In her complaint, Sahoury said Meredith at first "exhibited a sense of urgency" in helping her, but by August 2010, its interested had waned.

In a statement, Meredith defended its efforts to help Sahoury.

"Meredith took immediate and substantial action when made aware of the situation, and we have gone above and beyond any contractual responsibilities, expending a substantial amount of time and money," the company said. "We have hired leading law firms to file take-down demands, and retained top Internet specialists to both clear online caches and create positive references. We are confident that the steps we have taken are helping to mitigate the issue. We are continuing these good-faith efforts even after Ms. Sahoury filed her lawsuit."

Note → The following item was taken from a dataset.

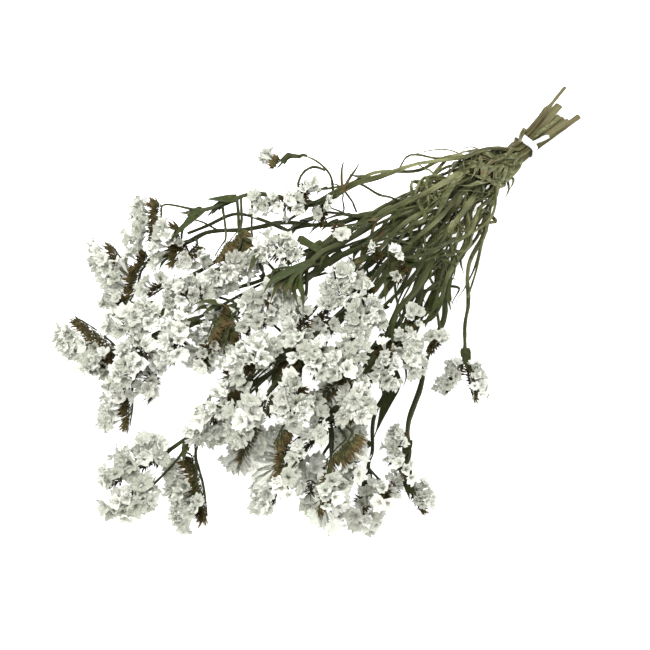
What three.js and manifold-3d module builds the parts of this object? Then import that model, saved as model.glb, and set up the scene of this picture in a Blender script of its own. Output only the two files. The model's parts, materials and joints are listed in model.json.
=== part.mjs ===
// A dried bunch of white statice, Limonium sinuatum, lying down. Nine cut sprigs are held side by side by a
// narrow tie, fan out from it towards -X and fork into short one-sided flower spikes. A spike has a green-brown
// husk of pointed bracts along its back and a crowded head of papery white calyces along its face.
//
// Units are millimetres and +Z is up. The origin is the middle of the tie's flat underside, which rests on the
// surface. The flowers lie towards -X and the cut ends towards +X.
import * as THREE from "three";
import { mergeVertices } from "three/addons/utils/BufferGeometryUtils.js";
import Module from "manifold-3d";

const wasm = await Module();
wasm.setup();

// ---- Driving dimensions ----
const CLEARANCE = 0.35; // air kept between two pieces that lie against each other

const TIE_WIDTH = 7; // along the stems
const TIE_WALL = 0.9;
const TIE_CORNER = 3.2; // outside corner radius of the flattened loop
const TIE_TAIL = [[0, -2, 11.6], [6, -4, 13.2], [12, -7, 15], [17, -10, 15.6]]; // where the loose end lies
const TIE_TAIL_WIDTH = 4.6;

const SLOT_PITCH = [4.7, 3.5]; // how the stems pack in the tie: across, up
const STEM_WING = 2.1; // half width of a main stem over its wings
const STEM_BODY = 1.25; // half thickness of a main stem
const STEM_STEP = 36; // a stem's rings are no further apart than this
const BRANCH_RADIUS = 1.1;
const TAIL_WIDTH = 1.3; // half width of a leafy tail
const TAIL_THICK = 0.45; // half its thickness

const HUSK_BACK = -1; // from the spike's axis, towards its back
const HUSK_MIDDLE = 5.4; // depth of the solid husk along its middle
const TOOTH = [6, 5.6]; // a bract's tip: half width, height
const NOTCH = [2.2, 2.8]; // the husk's edge between two bracts
const TOOTH_LEAN = 3; // how far a bract's tip leans along the spike
const TOOTH_PITCH = 9;

const HEAD_FOOT = 5; // from the spike's axis to the line that the calyces stand on
const CALYX_START = 1.4; // from that line to the point of a calyx's funnel
const CALYX_RIM = 15; // from that line to the rim
const CALYX_THROAT = 8; // from that line to the bottom of the open funnel
const CALYX_PITCH = 11; // spacing along the spike
const CALYX_ROW = 50; // degrees between the middle row and a side row
const CALYX_FAN = 48; // degrees that the ends of the head lean along the spike
const RIM_DIP = 0.84; // the rim between two of its points, as a share of their height
const RUFFLE = 0.09; // random share of the rim's height

const GREEN = { color: 0x6b7048, roughness: 0.85, metalness: 0 };
const WHITE = { color: 0xeeede0, roughness: 0.9, metalness: 0 };
const TIE_FINISH = { color: 0xf2f4f5, roughness: 0.35, metalness: 0 };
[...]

Despite the efforts of Internet experts, links associating Sahoury and her daughter with pornography continue to pop up online, Sahoury has alleged. "Nizarrrd" also sent Sahoury a friend request on Facebook, prompting Sahoury to delete her Facebook account.

As a result of the Internet video, Sahoury has experienced panic attacks, vomiting and depression, according to the lawsuit.

"Having been told that this will never completely go away has only made matters worse," the complaint said.